First up: I've been holding off reccing this until I've finished it, because that's my usual habit with books, but this one's so enjoyable so far that I can't be bothered waiting:
The Opposite of Life by Narrelle M. Harris, published by Pulp Fiction Press (Brisbanites: yes,
that Pulp Fiction) is a book about twentysomething geeks in Melbourne on the fringes of the goth subculture, and what happens when they start getting et by vampires. The writing is sharp and quick-moving, and the characters are warm and prickly and real, and I've never read a book that's set so wholly in a world I know before.
The last book that came close to capturing a place and time that I recognised from my own life was Nick Earls'
48 shades of brown, which I read when I was an undergrad in Brisbane, and I'd recognise suburb names and general descriptions of the kind of Brisbane that I knew and loved. But
The Opposite of Life is on a whole other level -- Lissa lives on a tramline I was on last weekend, she walks up and down streets I walk every day, she goes to the same tiny out-of-the-way eateries and counterculture bookshops that are small but important facets of my own experience of what living in Melbourne means. Melbourne is the perfect setting for a vampire novel, and I'm so glad to see it get its due as such here.
Oh! And! Lissa's main foil/ally is a socially inept, weird, chubby, totally endearing vampire named Gary. In the bit I'm up to, she's just bought him the
Ultraviolet box set as a present. Owwww my heart. I actually had an invite to the book's launch, late last year, but couldn't make it on account of Amanda Palmer playing the same night. I think this is what is termed a 'these diamond shoes are too tight' problem.
Speaking of my dumbass problems,
I deal really, really badly with stability. I have an almost pathological discomfort with it. I'm sure at least a little of my February melt-down was caused by the fact that my main job, the assistant editor one, had just become a lot more secure for the long-term. Getting what I want freaks me the hell out, because I never know what to
do with it once I have it, except wait for it to be taken away from me. So I sabotage it, just so it's no surprise when I lose it, and so I'm at least in control of the inevitable fucking-up of everything that I'll do.
And even knowing that that's what I do to myself doesn't make it feel less uncomfortable and wrong when things in my life go easy and well. To make matters even worse, I just signed on for another year in this flat, and I like this flat, it suits me really really well, and so now I'm certain that something's going to go wrong and I'll lose it. Maybe I'm scared that something
won't happen, and these good things -- my job, my flat -- are here to stay, at least for the time being. That's incredibly scary for me. I'm good at making do and muddling through and surviving when things are shitty, but I've never learned the art of living comfortably in happy routine. I have a tendency to knock the lego tower down so I can build it up from scratch all over again.

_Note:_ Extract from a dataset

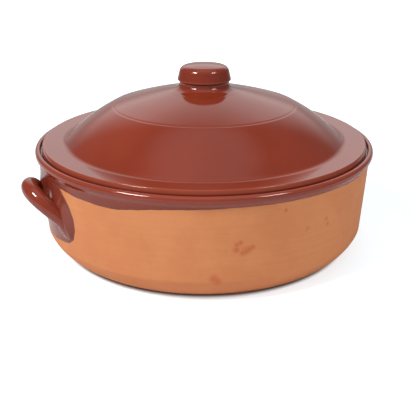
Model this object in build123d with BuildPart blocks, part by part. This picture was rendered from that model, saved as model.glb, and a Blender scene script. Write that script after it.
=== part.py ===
"""Lidded earthenware baking dish: thrown pot with two pulled ear handles, domed lid and knob."""
import os
from math import cos, radians, sin, tan

from build123d import *

os.makedirs("parts", exist_ok=True)

# Sizes in millimetres. Heights are above the ground that the flat base rests on, and a drop is
# measured down from the underside of the lip.
# Pot wall
base_r = 133.5
corner_height = 20.7
corner_bulge = 2.6
lip_bottom = 91.0
wall_r = 157.2
wall_draft = 3.5
wall = 8.0
floor = 9.0
inner_corner_radius = 24.0

# Rolled lip and the ledge inside it that carries the lid
lip_stand = 2.8
lip_height = 6.4
lip_swell = 1.2
lip_rounding = 1.4
lip_draft = 0.35
ledge_rise = 3.4

# Lid
lid_gap = 1.6
lid_lift_clearance = 0.3
lip_width = 4.6
brim_edge_thickness = 6.3
brim_rise = 1.2
brim_edge_rounding = 2.4
brim_core_chamfer = 0.9
brim_under_chamfer = 1.0
brim_width = 24.0
dome_fillet = 4.0
dome_bulge = 1.9
ring_r = 86.2
ring_height = 31.5
top_bulge = 0.7
ring_groove_radius = 1.2
ring_groove_depth = 0.35
dome_height = 44.9
lid_wall = 6.5
hollow_flare = 2.0

# Knob
knob_foot_r = 34.0
knob_seat_depth = 1.2
knob_seat_taper = 0.35
knob_neck_r = 23.3
knob_neck_height = 6.7
knob_flare_hollow = 1.1
knob_groove_height = 2.0
knob_overhang = 2.0
knob_cap_taper = 3.3
knob_cap_height = 12.8
knob_crown = 2.6
knob_shoulder = 5.0
knob_edge_chamfer = 0.7

# Glaze coats
glaze = 0.6
band_drop = 7.0
apron_bottom_drop = 67.0
apron_bottom_half = 28.0
apron_top_half = 17.0
apron_side_half = 50.5
apron_side_drop = 37.0

# Ear handles, as pulled rods whose ends are smeared down the wall
rod = 15.0
handle_reach = 22.8
handle_crown_drop = 17.4
# Stations from beside the crown to the end of a tail: angle from the handle's middle in degrees,
# stand off from the wall, drop, depth and width
handle_stations = [
    (3.0, 14.5, 18.4, rod, rod),
    (5.7, 10.4, 21.9, rod, rod),
    (8.4, 3.7, 33.0, 12.8, rod),
    (11.8, 1.0, 44.5, 9.0, 12.0),
    (14.2, -1.0, 52.0, 6.8, 9.6),
    (15.2, -4.0, 59.0, 4.5, 6.5),
]


def wall_radius(height):
    """Outside radius of the drafted wall at a height."""
    return wall_r - tan(radians(wall_draft)) * (lip_bottom - height)


corner_r = wall_radius(corner_height)
lip_r = wall_r + lip_stand
lip_top = lip_bottom + lip_height
ledge_z = lip_bottom + ledge_rise
band_z = lip_bottom - band_drop
apron_bottom = lip_bottom - apron_bottom_drop
apron_side_z = lip_bottom - apron_side_drop
lip_inner_r = lip_r - lip_width
lip_corners = [(lip_r, lip_bottom + lip_swell), (lip_r, lip_top), (lip_inner_r + lip_draft, lip_top)]
lid_r = lip_inner_r - lid_gap
dome_base_r = lid_r - brim_width
lid_bottom = ledge_z + lid_lift_clearance
brim_edge_z = lid_bottom + brim_edge_thickness
brim_z = brim_edge_z + brim_rise
ring_z = brim_edge_z + ring_height
dome_top_z = brim_edge_z + dome_height
seat_z = dome_top_z - knob_seat_depth
seat_r = knob_foot_r - knob_seat_taper
hidden_apex_z = dome_top_z + knob_neck_height / 2
knob_cap_r = knob_neck_r + knob_overhang
knob_cap_top_r = knob_cap_r - knob_cap_taper


def bulged(start, end, bulge):
    """Arc between two profile points that stands out from its chord by the bulge."""
    first, last = Vector(*start), Vector(*end)
    chord = last - first
    outward = Vector(chord.Y, -chord.X).normalized()
    return ThreePointArc(first, (first + last) * 0.5 + outward * bulge, last)


def inner_and_lip_line():
    """Line from the outer corner up the wall, over the sharp lip and ledge, and down inside to the axis."""
    Polyline(
        (corner_r, corner_height),
        (wall_r, lip_bottom),
        *lip_corners,
        (lip_inner_r, ledge_z),
        (wall_r - wall, ledge_z),
    )
    FilletPolyline(
        (wall_r - wall, ledge_z),
        (corner_r - wall, floor),
        (0, floor),
        radius=inner_corner_radius,
    )


def round_lip(section):
    """Rounds the outer corners of the lip in a sketch."""
    for corner in lip_corners:
        fillet(section.vertices().sort_by_distance(corner)[0], lip_rounding)


def dome_line():
    """Line over the lid from the hidden apex to the edge of the dome, without the brim."""
    Line((0, hidden_apex_z), (knob_foot_r, dome_top_z))
    bulged((ring_r, ring_z), (knob_foot_r, dome_top_z), top_bulge)
    bulged((dome_base_r, brim_z), (ring_r, ring_z), dome_bulge)


# Pot as one finished outline. The clay is what the glaze coat leaves of it.
with BuildSketch(Plane.XZ) as pot_section:
    with BuildLine():
        Line((0, 0), (base_r, 0))
        bulged((base_r, 0), (corner_r, corner_height), corner_bulge)
        inner_and_lip_line()
        Line((0, floor), (0, 0))
    make_face()
    round_lip(pot_section)

# Outside of the pot as a filled form, which trims what is pressed onto the wall
with BuildPart() as pot_form:
    with BuildSketch(Plane.XZ):
        with BuildLine():
            Polyline((0, lip_bottom), (0, 0), (base_r, 0))
            bulged((base_r, 0), (corner_r, corner_height), corner_bulge)
            Polyline((corner_r, corner_height), (wall_r, lip_bottom), (0, lip_bottom))
        make_face()
    revolve(axis=Axis.Z)

# Part of the outer wall that stays bare: all below the band but the aprons round the handles
with BuildPart() as bare_wall:
    with BuildSketch(Plane.XZ):
        with BuildLine():
            Polyline(
                (corner_r - wall / 2, 0),
                (lip_r, 0),
                (lip_r, band_z),
                (wall_radius(band_z) - wall / 2, band_z),
                close=True,
            )
        make_face()
    revolve(axis=Axis.Z)
    with BuildSketch(Plane.YZ):
        with BuildLine():
            right = Spline(
                (apron_bottom_half, apron_bottom),
                (apron_side_half, apron_side_z),
                (apron_top_half, band_z + glaze),
                tangents=[(1, 0.35), (-0.9, 0.45)],
            )
            mirror(right, about=Plane.YZ)
            Line((apron_bottom_half, apron_bottom), (-apron_bottom_half, apron_bottom))
            Line((apron_top_half, band_z + glaze), (-apron_top_half, band_z + glaze))
        make_face()
    extrude(amount=lip_r, both=True, mode=Mode.SUBTRACT)

with BuildPart() as pot_glaze:
    with BuildSketch(Plane.XZ) as coat_section:
        with BuildLine():
            inner_and_lip_line()
            offset(amount=glaze, side=Side.LEFT, kind=Kind.INTERSECTION, mode=Mode.REPLACE)
        make_face()
        round_lip(coat_section)
    revolve(axis=Axis.Z)
    add(bare_wall.part, mode=Mode.SUBTRACT)
pot_glaze.part.label = "pot_glaze"

with BuildPart() as pot_body:
    add(pot_section.sketch)
    revolve(axis=Axis.Z)
    add(pot_glaze.part, mode=Mode.SUBTRACT)
pot_body.part.label = "pot_body"


def on_wall(angle, stand_off, drop):
    """Point that stands off the outside of the wall, by its angle from the handle's middle."""
    height = lip_bottom - drop
    radius = wall_radius(height) + stand_off
    return Vector(radius * cos(radians(angle)), radius * sin(radians(angle)), height)


crown_station = (0, handle_reach - rod / 2, handle_crown_drop, rod, rod)
far_side = [(-angle, *rest) for angle, *rest in reversed(handle_stations)]
whole_handle = far_side + [crown_station] + handle_stations

with BuildPart() as handle_right:
    with BuildLine() as handle_run:
        Spline(*[on_wall(angle, off, drop) for angle, off, drop, _, _ in whole_handle])
    for angle, off, drop, depth, width in whole_handle:
        centre = on_wall(angle, off, drop)
        outward = (cos(radians(angle)), sin(radians(angle)), 0)
        section = Plane(origin=centre, x_dir=outward, z_dir=handle_run.line.edge().tangent_at(centre))
        with BuildSketch(section):
            Ellipse(depth / 2, width / 2)
    loft()
    add(pot_form.part, mode=Mode.SUBTRACT)
handle_right.part.label = "handle_right"

handle_left = Rot(0, 0, 180) * handle_right.part
handle_left.label = "handle_left"

# Lid as one finished outline, hollow underneath
with BuildPart() as lid_hollow:
    with BuildSketch(Plane.XZ):
        with BuildLine():
            dome_line()
            Polyline((dome_base_r, brim_z), (dome_base_r + hollow_flare, lid_bottom - 2 * lid_wall))
            mirror(about=Plane.YZ)
            Line(
                (dome_base_r + hollow_flare, lid_bottom - 2 * lid_wall),
                (-dome_base_r - hollow_flare, lid_bottom - 2 * lid_wall),
            )
        make_face()
        offset(amount=-lid_wall)
        split(bisect_by=Plane.YZ)
    revolve(axis=Axis.Z)

with BuildPart() as knob_seat:
    with BuildSketch(Plane.XZ):
        with BuildLine():
            Polyline(
                (0, seat_z),
                (seat_r, seat_z),
                (knob_foot_r, dome_top_z),
                (knob_foot_r, dome_top_z + lid_wall),
                (0, dome_top_z + lid_wall),
                close=True,
            )
        make_face()
    revolve(axis=Axis.Z)

with BuildSketch(Plane.XZ) as lid_outline:
    with BuildLine():
        dome_line()
        Polyline((dome_base_r, brim_z), (lid_r, brim_edge_z), (lid_r, lid_bottom))
        mirror(about=Plane.YZ)
        Line((lid_r, lid_bottom), (-lid_r, lid_bottom))
    make_face()

with BuildPart() as lid_form:
    with BuildSketch(Plane.XZ) as lid_section:
        add(lid_outline.sketch_local)
        split(bisect_by=Plane.YZ)
        fillet(lid_section.vertices().sort_by_distance((dome_base_r, brim_z))[0], dome_fillet)
        fillet(lid_section.vertices().sort_by_distance((lid_r, brim_edge_z))[0], brim_edge_rounding)
        with Locations((ring_r, ring_z + ring_groove_radius - ring_groove_depth)):
            Circle(ring_groove_radius, mode=Mode.SUBTRACT)
    revolve(axis=Axis.Z)
    rim_edge = lid_form.edges().filter_by(GeomType.CIRCLE).group_by(Axis.Z)[0]
    chamfer(rim_edge, brim_under_chamfer)
    add(knob_seat.part, mode=Mode.SUBTRACT)

with BuildPart() as lid_core:
    with BuildSketch(Plane.XZ) as core_section:
        add(lid_outline.sketch_local)
        with Locations((0, lid_bottom)):
            Rectangle(2 * lid_r, 2 * glaze)
        offset(amount=-glaze, kind=Kind.INTERSECTION)
        split(bisect_by=Plane.YZ)
        chamfer(core_section.vertices().sort_by_distance((lid_r, brim_edge_z))[0], brim_core_chamfer)
    revolve(axis=Axis.Z)

with BuildPart() as lid_glaze:
    add(lid_form.part)
    add(lid_core.part, mode=Mode.SUBTRACT)
lid_glaze.part.label = "lid_glaze"

with BuildPart() as lid_body:
    add(lid_form.part)
    add(lid_glaze.part, mode=Mode.SUBTRACT)
    add(lid_hollow.part, mode=Mode.SUBTRACT)
lid_body.part.label = "lid_body"

# Knob, thrown as one with its flared foot and luted into a shallow seat in the lid
neck_z = dome_top_z + knob_neck_height
cap_z = neck_z + knob_groove_height
cap_top_z = cap_z + knob_cap_height
with BuildPart() as lid_knob:
    with BuildSketch(Plane.XZ) as knob_section:
        with BuildLine():
            Polyline((0, cap_top_z + knob_crown), (0, seat_z), (seat_r, seat_z), (knob_foot_r, dome_top_z))
            bulged((knob_foot_r, dome_top_z), (knob_neck_r, neck_z), -knob_flare_hollow)
            Polyline(
                (knob_neck_r, neck_z),
                (knob_neck_r, cap_z),
                (knob_cap_r, cap_z),
                (knob_cap_top_r, cap_top_z),
            )
            TangentArc((0, cap_top_z + knob_crown), (knob_cap_top_r, cap_top_z), tangent=(1, 0))
        make_face()
        fillet(knob_section.vertices().sort_by_distance((knob_cap_top_r, cap_top_z))[0], knob_shoulder)
        chamfer(knob_section.vertices().sort_by_distance((knob_cap_r, cap_z))[0], knob_edge_chamfer)
    revolve(axis=Axis.Z)
lid_knob.part.label = "lid_knob"

pieces = (
    pot_body.part,
    pot_glaze.part,
    handle_left,
    handle_right.part,
    lid_body.part,
    lid_glaze.part,
    lid_knob.part,
)
for piece in pieces:
    export_step(piece, f"parts/{piece.label}.step")
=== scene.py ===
"""Looks of a lidded earthenware baking dish: bare clay outside, red glaze inside and on the lid."""
from math import cos, pi, radians, sin, tan

import bmesh
import bpy
import numpy as np
from mathutils import Matrix, Vector


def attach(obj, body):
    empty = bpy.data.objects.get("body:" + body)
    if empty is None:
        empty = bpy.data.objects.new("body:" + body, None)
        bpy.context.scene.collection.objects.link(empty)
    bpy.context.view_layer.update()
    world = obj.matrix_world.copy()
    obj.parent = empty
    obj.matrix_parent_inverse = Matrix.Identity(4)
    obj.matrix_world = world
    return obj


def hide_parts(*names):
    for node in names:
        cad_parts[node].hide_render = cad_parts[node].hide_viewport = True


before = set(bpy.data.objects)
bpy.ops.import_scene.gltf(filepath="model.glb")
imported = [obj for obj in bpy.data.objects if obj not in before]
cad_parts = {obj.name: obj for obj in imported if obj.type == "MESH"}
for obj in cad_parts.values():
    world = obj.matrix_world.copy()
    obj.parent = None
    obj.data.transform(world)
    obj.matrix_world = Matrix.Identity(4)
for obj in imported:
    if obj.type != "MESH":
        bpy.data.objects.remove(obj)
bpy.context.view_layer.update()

# Sizes are in millimetres, and the finished meshes in metres
MM = 0.001

# Pot
BASE_R = 133.5
CORNER_Z = 20.7
CORNER_BULGE = 2.6
LIP_BOTTOM = 91.0
WALL_R = 157.2
WALL_SLOPE = tan(radians(3.5))
WALL = 8.0
FLOOR = 9.0
INNER_CORNER_R = 24.0
LIP_R = 160.0
LIP_TOP = 97.4
LEDGE_Z = 94.4
LIP_INNER_R = 155.4
LIP_FOOT_Z = 85.6
CLAY_TOP_Z = 88.0

# Lid
LID_R = 153.8
LID_BOTTOM = 94.7
BRIM_EDGE_Z = 101.0
BRIM_Z = 102.2
DOME_R = 129.8
RING_R = 86.2
RING_Z = 132.5
RING_IN = (RING_R - 1.0, RING_Z + 0.36)
RING_OUT = (RING_R + 0.9, RING_Z - 0.3)
RING_BULGE = 0.16
DOME_TOP_Z = 145.9
DOME_BULGE = 1.6
TOP_BULGE = 0.7
LID_WALL = 6.5

# Knob
FOOT_R = 34.0
SEAT_Z = DOME_TOP_Z - 1.2
FLARE_R = 31.0
NECK_R = 23.3
NECK_Z = 152.6
CAP_R = 25.3
CAP_Z = 154.6
CAP_TOP_Z = 167.4
KNOB_CROWN = 2.6
DOME_SLOPE = 0.205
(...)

Somebody I love a lot has been gently but firmly cutting me out of her life since the February meltdown. I absolutely understand why she's doing it -- I was really, really scary there for a few days, and frankly I'm surprised that there's still anybody on the planet willing to associate with somebody as fucking crazy as me. It's hard to see someone you care about come to realise that their life will run smoother and happier without you, though. Obviously, it's hard. I'm not imparting any great unknown truth there. It's a punch in the windpipe. But what makes it even harder is that if I somehow had the choice, I would totally make the same call as her. My life'd be smoother without me, too.
I don't know. It's been a rough few months. I miss my family and
girlneedsagun so much, even though I talk to them all the time. I haven't had a chance to hug my mum since Kat died, or to stay up late watching crazy dvds with my brother, or listen to my elderly, stiff-limbed, sweet-souled cat purr, or wretch around the mall with Grace talking about music and movies and the state of the world. I miss my wee sibs and my dad, and I haven't seen them in a year and maybe won't for another yet. I spent so much of my childhood feeling crushingly, intolerably lonely. You'd think I'd be more used to it than I apparently am, but. I'd forgotten how big and cold the world can be.
I don't know how anybody manages to make it through when the allotted amount of sadness and inability to cope and falling apart that we're allowed is so small. How do we just keep on getting up in the morning and rolling up our sleeves and
getting on with it?
I still haven't self-injured. It hasn't been easy, but not giving in has at least felt like I've still got some kind of control over something.
Finally, a link to a short story from the 1960s,
Where Are You Going, Where Have You Been? by Joyce Carol Oates. I won't say much about it -- I want people to read it and discover it for themselves -- but I'm sure you'll see why I've linked to it.